Leading scholars who are defining jazz studies today will discuss these ideas during three segments: "The Cities of Jazz," "Beyond our Borders" and "Theoretical Reflections."
The renowned American jazz centers of Harlem and New Orleans as well as a network of jazz cities-- including St. Louis, New Orleans, Newark , Detroit, Kansas City, Washington D.C. and Houston-- all will be discussed in "Cities of Jazz."
But Latin America, Europe, Africa and the Caribbean also play a role in jazz's past and present. Scholars will discuss the degree to which jazz is a Latin American, European, and/or African music and the sources of jazz music that are found overseas in "Beyond our Borders."
Aside from geography, panelists will examine other ways to frame the question of jazz's sources. While the novelist Albert Murray has argued that the Saturday night party is a circle from which the music emerges, others, such as Columbia English Professor Farah Griffin, consider the human body, particularly the voice and the body's various pulses, as the most radical loci of the music's origin.

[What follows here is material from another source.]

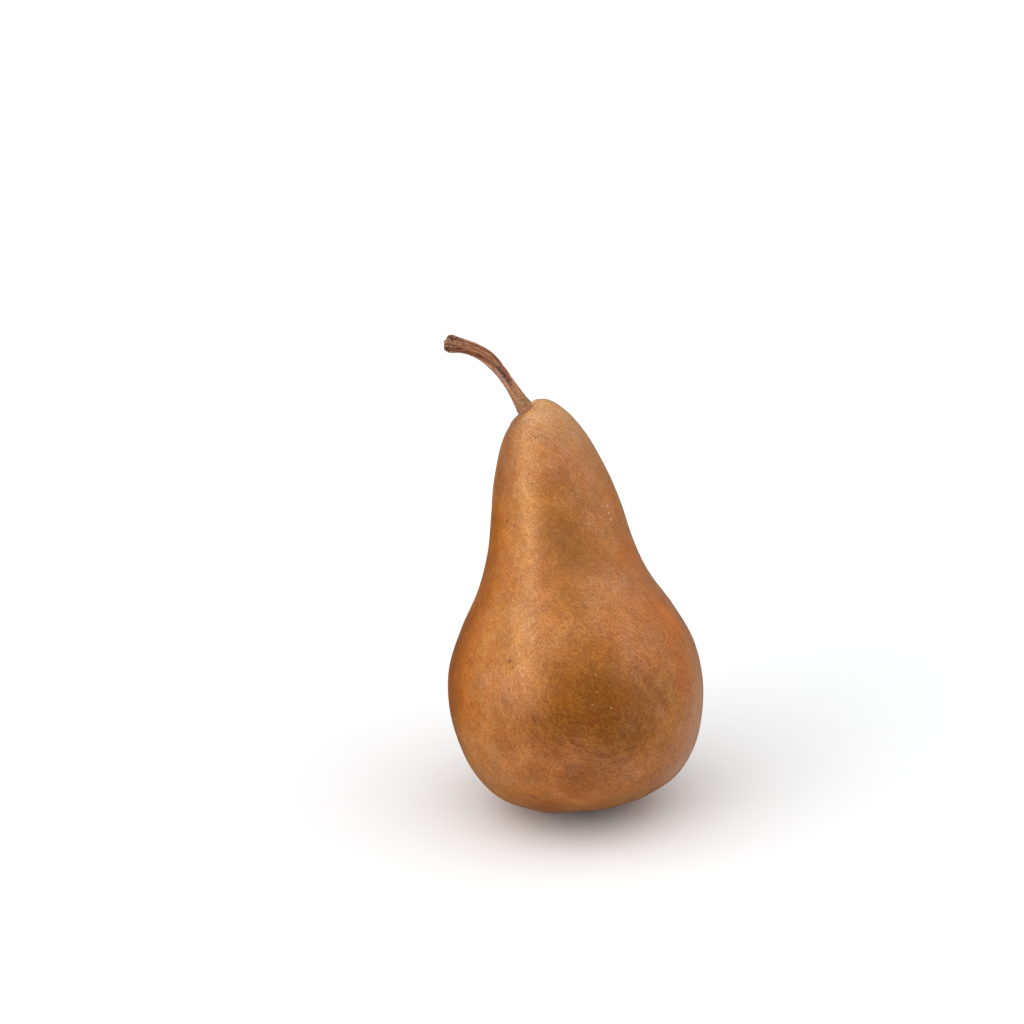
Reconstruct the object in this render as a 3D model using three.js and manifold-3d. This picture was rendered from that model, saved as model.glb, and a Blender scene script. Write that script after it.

Robin Kelley will explore the commercialization of Monk and marketing as yet another source of jazz during "Other Sources/Theoretical Reflections."
The accompanying photographic exhibition, "Jazz in the City: New Orleans and Harlem," brings the work of master photographers Michael P. Smith and Gerald Cyrus to Columbia. The exhibition of passionate moments in great jazz cities will be on view August 7 to 23 in the LeRoy Nieman Center in Dodge Hall. The exhibition is curated by Daniel Veneciano, curator of shows at Studio Museum in Harlem and the Wadsworth Atheneum in Hartford, Connecticut.
Following the symposium, there will be a book signing with the panel participants, many of whom are authors of new or recently published books on jazz. Panelists include: Amiri Baraka, poet, author and social critic; Christopher Washburne, assistant Columbia professor of music and trombonist who has been called one of the best in salsa; Brent Hays Edwards, professor of English at Rutgars University and expert on the Harlem Renaissance, who is interested in links between Harlem and French Africa and the Caribbean; Farah Griffin, professor of English at Columbia and author of a new book on Billie Holiday; Dan Morgenstern, director of the Institute of Jazz Studies at Rutgers University, Newark, who has been active in the jazz field since 1957, and Robin Kelley, Armstrong Professor of Jazz Studies at Columbia, and others.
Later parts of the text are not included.